Village in Hampshire, England

Appleshaw is a village and Civil parish in the Test Valley district of north-west Hampshire, England.

== Location ==

=== The Village ===
The village of Appleshaw ( /ˈæpl.ʃɔː/ ) is located close to several other villages. These include: Fyfield, Thruxton, Kimpton, Redenham and Weyhill. There are also 3 local towns; Ludgershall and Tidworth in the county of Wiltshire, and Andover in Hampshire.

=== The Civil Parish ===
The Civil parish of Appleshaw borders the other civil parishes of: Kimpton, Kyfield and Penton Grafton in Hampshire, and Chute Forest and Ludgershall in Wiltshire. Part of the border of the parish of Appleshaw makes up the Wiltshire-Hampshire border.

The parish includes a few hamlets as well as the village of Appleshaw. This includes Ragged Appleshaw which's name "ragged" could possibly come from a corruption of 'roe gate' - the gate of the Royal Deer Forset of Chute.
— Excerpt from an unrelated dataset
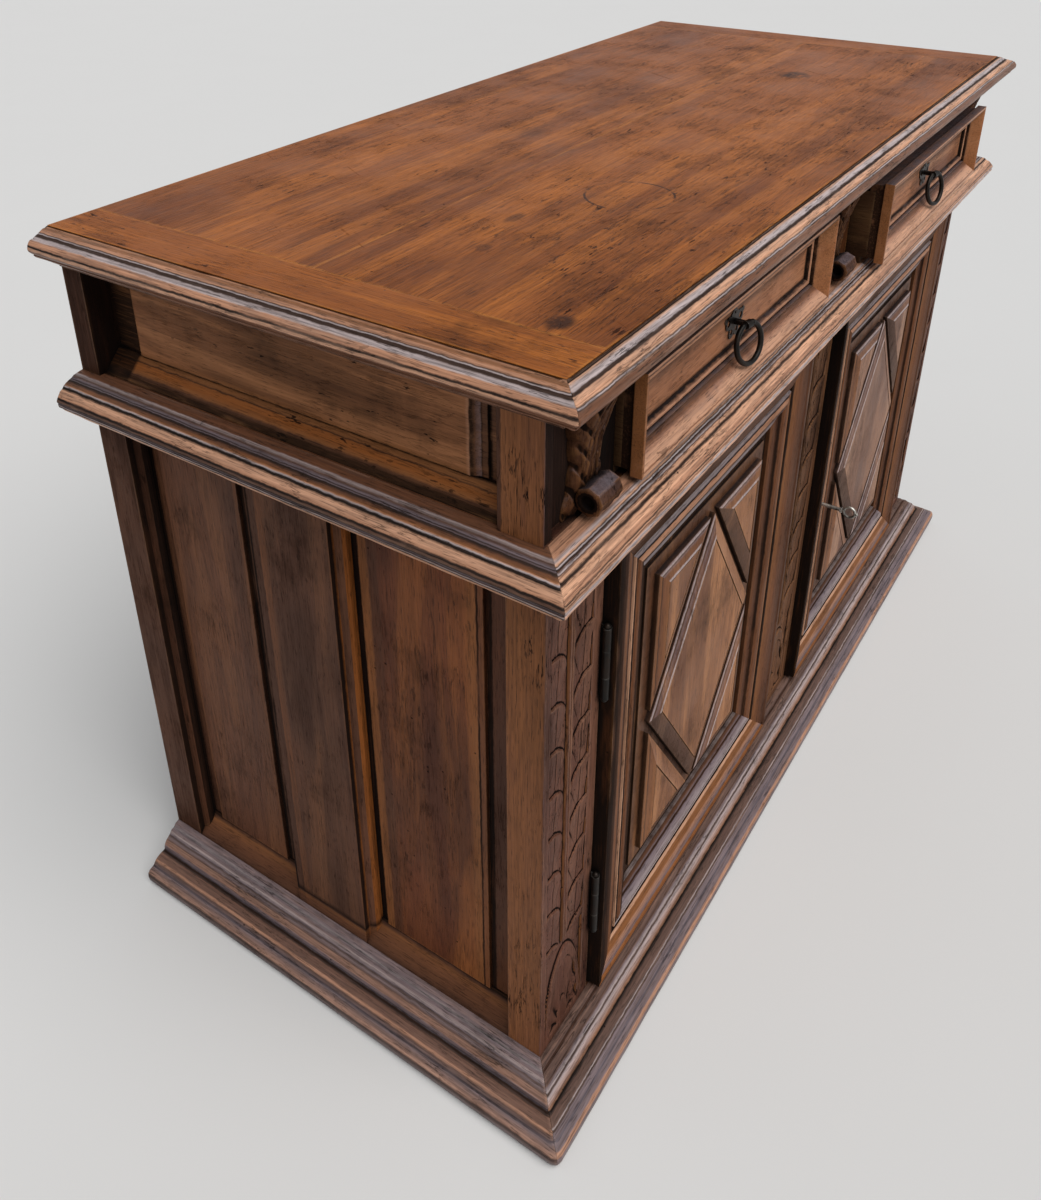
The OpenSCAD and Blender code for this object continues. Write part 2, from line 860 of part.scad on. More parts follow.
// A door panel: plate in the grooves, a platform, a lozenge and four corners.
module door_panel_body() {
    x0 = -door_far + ornament_edge;
    x1 = -door_near - ornament_edge;
    z0 = door_bottom + ornament_edge;
    z1 = door_top - ornament_edge;
    half_x = (x1 - x0) / 2;
    half_z = (z1 - z0) / 2;
    side = sqrt(half_x * half_x + half_z * half_z);
    altitude = half_x * half_z / side;
    shrink = (altitude - ornament_gap) / altitude;
    leg_x = half_x * shrink;
    leg_z = half_z * shrink;
    inner = (leg_x + leg_z - side * shrink) / 2;
    place() {
        block([-door_far + plate_edge, plate_front, door_bottom + plate_edge],
            [-door_near - plate_edge, plate_rear, door_top - plate_edge]);
        block([-door_far + platform_edge, platform_front, door_bottom + platform_edge],
            [-door_near - platform_edge, plate_front + 1, door_top - platform_edge]);
        raised([[-half_x, 0], [0, -half_z], [half_x, 0], [0, half_z]],
            [(x0 + x1) / 2, (z0 + z1) / 2], altitude);
        for (sx = [-1, 1])
            for (sz = [-1, 1])
                raised([[sx * inner, sz * inner], [sx * (inner - leg_x), sz * inner],
                    [sx * inner, sz * (inner - leg_z)]],
                    [sx > 0 ? x1 - inner : x0 + inner, sz > 0 ? z1 - inner : z0 + inner], inner);
    }
}

module left_door_frame() {
    color("#6b4530") door_frame_body();
}

module left_door_panel() {
    color("#75503a") door_panel_body();
}

// The right door frame is bored for the key.
module right_door_frame() {
    color("#6b4530") difference() {
        flip() door_frame_body();
        place() bar_y(key_x, key_z, -50, 50, key_radius + pin_clearance);
    }
}

module right_door_panel() {
    color("#75503a") flip() door_panel_body();
}

// The two outer knuckles of a hinge, their leaf and the fixed pin.
module post_hinge(z) {
    mid = mid_knuckle / 2;
    translate([-hinge_x, hinge_y, z]) {
        cylinder(h = 2 * knuckle_reach, r = hinge_pin, center = true);
        for (side = [-1, 1]) {
            translate([0, 0, side * (mid + knuckle_space + knuckle_reach) / 2])
                cylinder(h = knuckle_reach - mid - knuckle_space, r = hinge_radius, center = true);
            translate([0, 0, side * (knuckle_reach + 1)]) sphere(3.8);
        }
    }
    for (side = [-1, 1])
        block([-post_inside, hinge_y, z + min(side * knuckle_reach, side * (mid + knuckle_space))],
            [-post_inside + 1.4, 14, z + max(side * knuckle_reach, side * (mid + knuckle_space))]);
}

// The middle knuckle of a hinge and its leaf on the door edge.
module door_hinge(z) {
    mid = mid_knuckle / 2;
    difference() {
        union() {
            translate([-hinge_x, hinge_y, z]) cylinder(h = mid_knuckle, r = hinge_radius, center = true);
            block([-door_far - 1.8, hinge_y, z - mid], [-door_far, 14, z + mid]);
        }
        translate([-hinge_x, hinge_y, z])
            cylinder(h = mid_knuckle + 2, r = hinge_pin + pin_clearance, center = true);
    }
}

module post_hinges() {
    color("#2c2825") place() {
        post_hinge(upper_hinge);
        post_hinge(lower_hinge);
    }
}

module door_hinges() {
    color("#2c2825") place() {
        door_hinge(upper_hinge);
        door_hinge(lower_hinge);
    }
}

module left_post_hinges() {
    post_hinges();
}

module right_post_hinges() {
    flip() post_hinges();
}

module left_door_hinges() {
    door_hinges();
}

module right_door_hinges() {
    flip() door_hinges();
}

case_start = door_near + 8;
case_end = case_start + 84;

// The hollow lock case behind the right door, slotted for its bolt.
module lock_case() {
    color("#4a4642") place() difference() {
        union() {
            difference() {
                block([case_start, door_back, key_z - case_half],
                    [case_end, case_back, key_z + case_half]);
                block([case_start + case_wall, door_back + case_wall, key_z - case_half + case_wall],
                    [case_end - case_wall, case_back - case_wall, key_z + case_half - case_wall]);
            }
            block([key_x + 18, door_back, bolt_low - 5], [key_x + 24, case_back, bolt_high + 5]);
        }
        block([case_start - 1, bolt_front - bolt_play, bolt_low - bolt_play],
            [key_x + 25, bolt_rear + bolt_play, bolt_high + bolt_play]);
        bar_y(key_x, key_z, door_back - 1, door_back + case_wall + 1, key_radius + pin_clearance);
    }
}

module lock_bolt() {
    color("#8a8680") place()
        block([case_start - 6, bolt_front, bolt_low], [key_x + 32, bolt_rear, bolt_high]);
}

bow_y = -52;

// The key: shank, bit, collar, ring bow and end knob.
module key() {
    color("#b9b6ae") place() {
        bar_y(key_x, key_z, -44, 34, key_radius);
        bar_y(key_x, key_z, -40, -37, 4.6);
        block([key_x - 1.2, 23, key_z - 12], [key_x + 1.2, 31, key_z]);
        translate([key_x, bow_y, key_z]) rotate([0, 90, 0])
            rotate_extrude($fn = 40) translate([9, 0]) circle(2.2, $fn = 16);
        translate([key_x, bow_y - 11.4, key_z]) sphere(2.6);
    }
}

base_front();
base_left();
base_right();
front_left_post();
front_right_post();
back_left_post();
back_right_post();
centre_stile();
front_bottom_rail();
front_top_rail();
left_side_frame();
right_side_frame();
left_front_panel();
left_rear_panel();
right_front_panel();
right_rear_panel();
waist_front();
waist_left();
waist_right();
left_frieze_board();
right_frieze_board();
left_corbel();
centre_corbel();
right_corbel();
frieze_divider();
dust_board();
left_guide();
centre_guide();
right_guide();
bottom_board();
lower_back_board();
upper_back_board();
top_front_board();
top_rear_board();
left_cleat();
right_cleat();
cornice_front();
cornice_left();
cornice_right();
left_post_hinges();
right_post_hinges();
left_drawer_front();
left_drawer_box();
left_drawer_bottom();
left_pull_plate();
left_ring();
right_drawer_front();
right_drawer_box();
right_drawer_bottom();
right_pull_plate();
right_ring();
left_door_frame();
left_door_panel();
left_door_hinges();
right_door_frame();
right_door_panel();
right_door_hinges();
lock_case();
lock_bolt();
key();
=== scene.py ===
"""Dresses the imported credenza: worn walnut, carved posts and brackets, iron, floor, light and camera."""

import functools
import math

import bmesh
import bpy
import numpy as np
from mathutils import Matrix, Vector


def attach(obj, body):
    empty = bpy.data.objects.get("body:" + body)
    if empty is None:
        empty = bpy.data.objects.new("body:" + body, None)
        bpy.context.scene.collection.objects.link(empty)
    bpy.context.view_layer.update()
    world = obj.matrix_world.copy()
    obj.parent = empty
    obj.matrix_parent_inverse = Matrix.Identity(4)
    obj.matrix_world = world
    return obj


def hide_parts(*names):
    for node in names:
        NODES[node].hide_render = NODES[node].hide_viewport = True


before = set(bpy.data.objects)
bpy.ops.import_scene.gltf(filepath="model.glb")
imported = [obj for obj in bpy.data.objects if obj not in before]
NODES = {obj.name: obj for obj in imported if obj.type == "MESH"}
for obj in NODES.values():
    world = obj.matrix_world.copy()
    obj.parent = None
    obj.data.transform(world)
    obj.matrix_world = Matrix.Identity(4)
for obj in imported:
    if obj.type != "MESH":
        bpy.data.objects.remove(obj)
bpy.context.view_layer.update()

# The part's own values, in millimetres, with y = 0 at the front of the posts.
HALF = 718.0  # half the width over the posts
DEPTH = 633.0  # from the front of the posts to the back
MIDDLE = 282.7  # where the frame's y is 0
WAIST = 822.0  # top of the waist moulding
HEIGHT = 1000.0
FORWARD = 10.0  # how far the cornice stands forward of the posts
FRIEZE_FOOT = 824.0  # the posts are painted black above this, as shade in the niches where the brackets stand
RECESS_HALF = 662.0  # how far from the middle the recess for a corner bracket goes
SILL_TOP = 846.5  # where the sloped sill of a frieze board meets its field
MUNTIN_BACK = 300.0  # the front edge of a side frame's muntin lies before this
DOOR_X, DOOR_Z, DOOR_HALF_X, DOOR_HALF_Z = 335.0, 417.0, 269.0, 343.0
DRAWER_Z, DRAWER_HALF_Z = 885.0, 57.0
OPEN = 22  # how far the right drawer stands open
POST_WIDTH, STILE_HALF = 109.0, 61.0
CARVED_FOOT, POST_TOP, STILE_TOP = 72.0, 779.0, 761.0
TOUCH = 1e-5  # points nearer than this are one, in metres


def metres(points):
    """Points in millimetres in the part's own frame, as metres in the row frame."""
    return (np.asarray(points, float) - (0.0, MIDDLE, 0.0)) / 1000.0


def ease(low, high, value):
    """0 below low, 1 above high, smooth between."""
    t = np.clip((value - low) / (high - low), 0.0, 1.0)
    return t * t * (3 - 2 * t)


def field(rows, columns, row_cells, column_cells, seed):
    """Smooth random values from 0 to 1 on a grid."""
    lattice = np.random.default_rng(seed).random((row_cells + 2, column_cells + 2))

    def weights(count, cells):
        t = np.linspace(0, cells, count)
        low = np.minimum(t.astype(int), cells)
        part = t - low
        return low, part * part * (3 - 2 * part)

    r, fr = weights(rows, row_cells)
    c, fc = weights(columns, column_cells)
    above = lattice[r][:, c] * (1 - fc) + lattice[r][:, c + 1] * fc
    below = lattice[r + 1][:, c] * (1 - fc) + lattice[r + 1][:, c + 1] * fc
    return above * (1 - fr[:, None]) + below * fr[:, None]


# Materials


def linear(text):
    """An sRGB colour such as 7a4b2c as linear RGBA."""
    values = [int(text[i:i + 2], 16) / 255 for i in (0, 2, 4)]
    return tuple(v / 12.92 if v <= 0.04045 else ((v + 0.055) / 1.055) ** 2.4 for v in values) + (1.0,)


# Black, dark, umber, brown, amber, orange, grey, light grey, pinkish tan and cream.
# Laid along the profiles, black and dark serve as painted shade in grooves and gaps, the greys as painted
# sheen, and amber, pinkish tan and cream partly as painted highlights on lit arrises and partly as wear.
TONES = {"k": "100b09", "d": "2a1b14", "u": "4a3024", "b": "6e452d", "a": "8a5833", "o": "98592a",
    "g": "746970", "l": "b8aaaa", "p": "b88669", "c": "cf9e80"}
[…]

Parts of Redenham Park lie within the parish.

== History ==

=== Fairs ===
In 1658, the parish was granted the right to two annual fairs, Appleshaw became a rival to the great Weyhill sheep fair. In 1801, The Salisbury Journal reported that 15,000 sheep were sold at Appleshaw, a reduction on the previous year's total.

== Sports ==
W. G. Grace once played cricket here, with his bat made of Wallop willow.

=== Recreation areas ===

In the middle of the street a clock sticks out from a barn wall, placed there to celebrate Queen Victoria's jubilee.

The name Appleshaw is derived from Old English ‘scarga’ - a shaugh or wood; thus Appleshaw may mean ‘apple wood’.

==Education==
Appleshaw has one school, Appleshaw St Peter's CE Primary School.